グティエレスは、この映画のもう1本のロレックス、ジュビリーブレスレットにクラシックなツートンカラーのデイトジャストを着用している。この時計は、彼が登場するすべてのシーンで見ることができ、彼の屈託のない裕福な態度、つまり“私は文字どおり大邸宅に住んでいる”という態度にぴったりの時計だ。カシオじゃない。
見るべきシーン
映画の序盤、誕生日パーティーのためにマヨルカ島のグティエレスの屋敷にいるとき、ケイジはCIAと交信するためイヤホンをしている。カメラシステムをハッキングするため、彼にセキュリティルームにアクセスさせる必要があるのだ。その部屋でケイジは、グティエレスの警備隊員が近づいていて、もし捕まった場合、警備員の皮膚に“無力化剤”を塗らなければならないと知らされる。彼が薬剤を準備していると、カメラは彼の手首のクローズアップに切り替わり [00:36:08]、金色のカシオとそのメッシュブレスレットの暗いショットが映し出される。その直後、ケイジはうっかり自分の肌に無力化剤を塗ってしまい、気を失う直前にようやく解毒剤を投与するという狂気の展開になる。

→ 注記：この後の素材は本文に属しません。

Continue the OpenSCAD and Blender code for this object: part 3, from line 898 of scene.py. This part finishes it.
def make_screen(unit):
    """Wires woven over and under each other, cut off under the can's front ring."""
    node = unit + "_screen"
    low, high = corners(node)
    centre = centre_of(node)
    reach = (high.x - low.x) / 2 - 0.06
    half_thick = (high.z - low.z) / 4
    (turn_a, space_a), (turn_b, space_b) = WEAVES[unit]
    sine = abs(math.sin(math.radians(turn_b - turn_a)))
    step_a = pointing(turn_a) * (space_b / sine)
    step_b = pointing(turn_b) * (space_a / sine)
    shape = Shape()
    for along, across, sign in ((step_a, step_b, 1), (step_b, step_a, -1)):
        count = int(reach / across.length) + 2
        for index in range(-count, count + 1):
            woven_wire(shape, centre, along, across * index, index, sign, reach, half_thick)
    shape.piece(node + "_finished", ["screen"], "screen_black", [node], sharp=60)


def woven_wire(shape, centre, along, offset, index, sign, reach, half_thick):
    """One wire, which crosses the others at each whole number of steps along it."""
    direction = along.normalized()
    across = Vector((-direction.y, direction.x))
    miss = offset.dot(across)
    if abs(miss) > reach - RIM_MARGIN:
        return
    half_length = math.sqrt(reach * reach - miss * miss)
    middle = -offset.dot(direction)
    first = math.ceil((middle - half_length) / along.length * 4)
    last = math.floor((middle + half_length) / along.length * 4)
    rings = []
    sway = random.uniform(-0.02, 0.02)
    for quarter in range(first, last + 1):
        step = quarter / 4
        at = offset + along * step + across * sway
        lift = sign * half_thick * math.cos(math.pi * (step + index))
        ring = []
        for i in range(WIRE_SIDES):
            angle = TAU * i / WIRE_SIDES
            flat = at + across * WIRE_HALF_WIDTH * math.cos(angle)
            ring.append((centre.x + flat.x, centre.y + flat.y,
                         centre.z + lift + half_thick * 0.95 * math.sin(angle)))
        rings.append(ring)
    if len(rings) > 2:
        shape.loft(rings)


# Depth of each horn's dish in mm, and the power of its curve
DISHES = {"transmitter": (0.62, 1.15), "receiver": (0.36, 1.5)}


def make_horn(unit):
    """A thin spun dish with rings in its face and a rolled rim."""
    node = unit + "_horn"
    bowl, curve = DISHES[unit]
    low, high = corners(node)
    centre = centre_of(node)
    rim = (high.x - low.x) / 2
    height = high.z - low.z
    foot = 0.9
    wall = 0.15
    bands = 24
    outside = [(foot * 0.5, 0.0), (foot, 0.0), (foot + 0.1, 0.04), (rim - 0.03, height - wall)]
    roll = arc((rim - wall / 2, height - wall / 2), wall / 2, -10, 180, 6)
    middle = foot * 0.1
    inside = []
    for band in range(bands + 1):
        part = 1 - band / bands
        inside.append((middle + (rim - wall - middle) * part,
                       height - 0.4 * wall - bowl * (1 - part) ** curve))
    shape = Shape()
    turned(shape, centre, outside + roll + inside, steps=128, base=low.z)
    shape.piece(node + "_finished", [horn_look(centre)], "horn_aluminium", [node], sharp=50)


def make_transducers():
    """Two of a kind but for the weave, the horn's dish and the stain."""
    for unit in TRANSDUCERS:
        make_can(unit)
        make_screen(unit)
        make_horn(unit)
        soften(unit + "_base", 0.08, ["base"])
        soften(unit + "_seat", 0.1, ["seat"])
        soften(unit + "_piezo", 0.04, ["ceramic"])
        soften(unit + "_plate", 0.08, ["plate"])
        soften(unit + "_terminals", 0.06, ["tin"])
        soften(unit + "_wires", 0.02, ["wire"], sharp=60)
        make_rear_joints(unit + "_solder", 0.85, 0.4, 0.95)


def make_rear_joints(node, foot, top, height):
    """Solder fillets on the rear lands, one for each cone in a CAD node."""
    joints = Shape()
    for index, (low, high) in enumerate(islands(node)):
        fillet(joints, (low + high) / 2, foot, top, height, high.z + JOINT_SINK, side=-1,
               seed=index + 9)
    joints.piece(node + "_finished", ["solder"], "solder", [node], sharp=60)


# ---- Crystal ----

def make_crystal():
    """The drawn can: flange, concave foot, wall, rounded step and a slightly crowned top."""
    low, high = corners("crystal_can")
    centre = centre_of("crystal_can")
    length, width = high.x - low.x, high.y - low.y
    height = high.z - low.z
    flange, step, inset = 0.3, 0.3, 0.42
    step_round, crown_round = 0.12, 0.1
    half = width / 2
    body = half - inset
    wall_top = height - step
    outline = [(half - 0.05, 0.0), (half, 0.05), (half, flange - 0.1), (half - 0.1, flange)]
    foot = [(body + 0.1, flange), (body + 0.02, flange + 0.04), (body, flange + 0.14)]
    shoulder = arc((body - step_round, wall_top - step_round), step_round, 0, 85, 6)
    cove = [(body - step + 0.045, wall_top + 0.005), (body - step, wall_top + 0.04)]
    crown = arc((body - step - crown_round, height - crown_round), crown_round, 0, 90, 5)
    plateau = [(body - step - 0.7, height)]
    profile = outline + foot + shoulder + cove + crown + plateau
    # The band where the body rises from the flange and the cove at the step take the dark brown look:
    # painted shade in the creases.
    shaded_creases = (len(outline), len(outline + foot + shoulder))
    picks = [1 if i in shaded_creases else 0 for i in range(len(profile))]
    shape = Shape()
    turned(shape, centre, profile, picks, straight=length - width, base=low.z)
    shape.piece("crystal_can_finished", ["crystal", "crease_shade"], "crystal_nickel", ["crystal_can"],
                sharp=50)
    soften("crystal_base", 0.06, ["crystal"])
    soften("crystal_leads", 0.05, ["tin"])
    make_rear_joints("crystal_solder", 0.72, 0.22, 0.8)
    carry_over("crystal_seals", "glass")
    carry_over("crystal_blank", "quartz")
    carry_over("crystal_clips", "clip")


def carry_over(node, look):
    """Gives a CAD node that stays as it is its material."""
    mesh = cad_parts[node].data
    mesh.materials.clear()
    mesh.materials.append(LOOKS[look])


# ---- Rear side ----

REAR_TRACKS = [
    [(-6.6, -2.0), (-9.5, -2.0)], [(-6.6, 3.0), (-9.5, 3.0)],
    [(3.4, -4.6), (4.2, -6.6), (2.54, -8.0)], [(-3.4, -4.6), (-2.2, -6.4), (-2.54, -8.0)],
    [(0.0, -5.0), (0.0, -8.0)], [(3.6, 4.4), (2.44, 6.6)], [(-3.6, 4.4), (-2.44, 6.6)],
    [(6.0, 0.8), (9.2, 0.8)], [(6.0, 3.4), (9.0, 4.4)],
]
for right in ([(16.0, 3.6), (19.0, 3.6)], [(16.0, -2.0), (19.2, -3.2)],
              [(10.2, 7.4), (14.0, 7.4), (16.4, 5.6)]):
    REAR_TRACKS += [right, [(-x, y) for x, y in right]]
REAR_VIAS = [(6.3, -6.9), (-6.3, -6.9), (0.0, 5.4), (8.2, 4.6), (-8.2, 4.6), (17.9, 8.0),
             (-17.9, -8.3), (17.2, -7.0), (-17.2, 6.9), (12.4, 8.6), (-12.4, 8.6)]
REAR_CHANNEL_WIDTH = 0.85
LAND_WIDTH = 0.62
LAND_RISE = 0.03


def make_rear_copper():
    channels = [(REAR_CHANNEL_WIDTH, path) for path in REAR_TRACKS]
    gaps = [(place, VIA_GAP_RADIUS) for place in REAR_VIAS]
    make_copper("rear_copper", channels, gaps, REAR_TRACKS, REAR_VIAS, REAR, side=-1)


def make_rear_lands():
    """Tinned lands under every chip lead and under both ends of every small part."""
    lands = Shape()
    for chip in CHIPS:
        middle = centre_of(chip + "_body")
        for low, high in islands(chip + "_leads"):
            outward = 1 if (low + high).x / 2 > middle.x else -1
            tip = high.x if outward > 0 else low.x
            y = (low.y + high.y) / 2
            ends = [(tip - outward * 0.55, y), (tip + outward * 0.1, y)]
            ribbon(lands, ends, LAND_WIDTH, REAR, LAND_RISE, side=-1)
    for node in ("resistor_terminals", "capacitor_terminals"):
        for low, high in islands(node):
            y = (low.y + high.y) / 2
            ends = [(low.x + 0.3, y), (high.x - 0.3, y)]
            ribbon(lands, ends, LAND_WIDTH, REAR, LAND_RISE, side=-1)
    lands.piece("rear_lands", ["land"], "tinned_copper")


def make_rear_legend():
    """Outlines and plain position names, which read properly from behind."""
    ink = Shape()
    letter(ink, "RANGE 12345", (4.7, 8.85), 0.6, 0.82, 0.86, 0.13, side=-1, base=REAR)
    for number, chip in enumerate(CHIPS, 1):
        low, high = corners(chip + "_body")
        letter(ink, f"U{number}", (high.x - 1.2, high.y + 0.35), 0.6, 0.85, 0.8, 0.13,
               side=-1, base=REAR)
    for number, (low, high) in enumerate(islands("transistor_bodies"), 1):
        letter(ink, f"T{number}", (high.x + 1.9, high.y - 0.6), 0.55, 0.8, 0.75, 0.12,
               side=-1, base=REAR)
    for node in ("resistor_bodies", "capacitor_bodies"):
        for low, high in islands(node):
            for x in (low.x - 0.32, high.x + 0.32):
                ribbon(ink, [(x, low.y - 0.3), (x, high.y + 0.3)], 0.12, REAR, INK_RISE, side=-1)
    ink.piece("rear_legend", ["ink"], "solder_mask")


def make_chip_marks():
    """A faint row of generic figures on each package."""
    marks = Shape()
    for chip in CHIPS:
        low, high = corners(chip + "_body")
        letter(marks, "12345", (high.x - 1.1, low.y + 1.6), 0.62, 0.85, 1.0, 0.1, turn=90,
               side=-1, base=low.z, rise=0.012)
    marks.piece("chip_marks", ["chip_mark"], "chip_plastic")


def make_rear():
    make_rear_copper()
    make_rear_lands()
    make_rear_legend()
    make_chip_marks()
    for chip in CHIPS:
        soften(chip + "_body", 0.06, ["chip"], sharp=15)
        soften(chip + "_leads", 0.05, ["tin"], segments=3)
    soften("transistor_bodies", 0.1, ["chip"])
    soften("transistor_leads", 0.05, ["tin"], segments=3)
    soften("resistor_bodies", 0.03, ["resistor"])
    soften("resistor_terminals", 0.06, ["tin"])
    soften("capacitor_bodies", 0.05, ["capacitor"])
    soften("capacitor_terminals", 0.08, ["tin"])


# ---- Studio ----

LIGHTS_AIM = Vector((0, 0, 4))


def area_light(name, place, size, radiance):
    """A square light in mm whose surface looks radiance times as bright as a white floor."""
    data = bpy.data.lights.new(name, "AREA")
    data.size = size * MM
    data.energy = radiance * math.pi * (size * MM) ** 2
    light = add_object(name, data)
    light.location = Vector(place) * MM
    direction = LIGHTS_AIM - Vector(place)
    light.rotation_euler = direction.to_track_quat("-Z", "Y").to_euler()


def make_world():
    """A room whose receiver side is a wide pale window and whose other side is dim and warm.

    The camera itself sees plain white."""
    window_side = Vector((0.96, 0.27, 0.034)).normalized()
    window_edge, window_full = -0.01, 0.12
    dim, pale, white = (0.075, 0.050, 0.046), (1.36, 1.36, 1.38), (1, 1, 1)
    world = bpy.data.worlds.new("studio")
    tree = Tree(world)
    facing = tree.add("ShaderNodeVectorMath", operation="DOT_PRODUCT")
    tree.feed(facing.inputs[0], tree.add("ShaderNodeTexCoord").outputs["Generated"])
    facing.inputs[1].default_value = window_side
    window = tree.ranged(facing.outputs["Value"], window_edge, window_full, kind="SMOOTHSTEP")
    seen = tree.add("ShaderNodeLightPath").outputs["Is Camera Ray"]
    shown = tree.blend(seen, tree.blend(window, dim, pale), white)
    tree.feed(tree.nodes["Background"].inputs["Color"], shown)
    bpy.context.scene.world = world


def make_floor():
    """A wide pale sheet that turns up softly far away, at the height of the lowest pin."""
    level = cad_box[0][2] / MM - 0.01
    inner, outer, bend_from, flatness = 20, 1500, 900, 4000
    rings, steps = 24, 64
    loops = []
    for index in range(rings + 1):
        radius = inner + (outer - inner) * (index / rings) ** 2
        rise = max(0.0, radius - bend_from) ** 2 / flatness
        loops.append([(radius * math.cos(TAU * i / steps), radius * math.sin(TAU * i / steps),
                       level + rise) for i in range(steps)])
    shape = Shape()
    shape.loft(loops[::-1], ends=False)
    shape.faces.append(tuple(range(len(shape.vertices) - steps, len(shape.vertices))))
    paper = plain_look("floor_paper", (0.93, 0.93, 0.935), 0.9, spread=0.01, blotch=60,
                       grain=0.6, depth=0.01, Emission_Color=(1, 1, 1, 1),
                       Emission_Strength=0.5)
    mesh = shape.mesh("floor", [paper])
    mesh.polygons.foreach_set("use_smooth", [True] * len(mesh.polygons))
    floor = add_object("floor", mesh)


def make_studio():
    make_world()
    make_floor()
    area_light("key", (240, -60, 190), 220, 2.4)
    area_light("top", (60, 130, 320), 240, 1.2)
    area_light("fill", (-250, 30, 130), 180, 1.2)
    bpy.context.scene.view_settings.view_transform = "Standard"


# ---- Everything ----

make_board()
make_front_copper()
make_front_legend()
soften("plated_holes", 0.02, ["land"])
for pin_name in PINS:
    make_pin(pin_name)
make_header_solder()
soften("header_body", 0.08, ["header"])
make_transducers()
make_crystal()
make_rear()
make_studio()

その後、彼とグティエレスと親しくなり、ふたりはLSDでトリップしながら冒険の旅に出る。旅のあと、ケイジはティファニー・ハディッシュ演じるCIAエージェントのひとりと面会する。彼は彼女に、自分とグティエレスが本当に素晴らしい映画の制作に励んでいることを説明する。彼女は、グティエレスに誘拐された少女の居場所を吐かせるために、自分たちの映画に誘拐のプロットを入れてみてはどうかとケイジに提案する。ケイジはこの提案に難色を示し、両手を頭に当てる。そこでカメラはカシオをはっきりとらえる[00:55:50]。「これは大人のための知的な映画だ」と言いながらも、彼は結局CIAエージェントの提案に同意する。カシオは変わったチョイスだが、これは変わった映画であり、ケイジは(いい意味で)変わった役者だ。すべてはこの映画のためなのだ。
ニコラス・ケイジ主演の『ザ・アンベアラブル・ウェイト・オブ・マッシブ・タレント』は、トム・ゴーミカン(Tom Gormican)監督、アンドリュー・ワート(Andrew Wert)が小道具を担当。iTunesやAmazonでレンタルや購入が可能。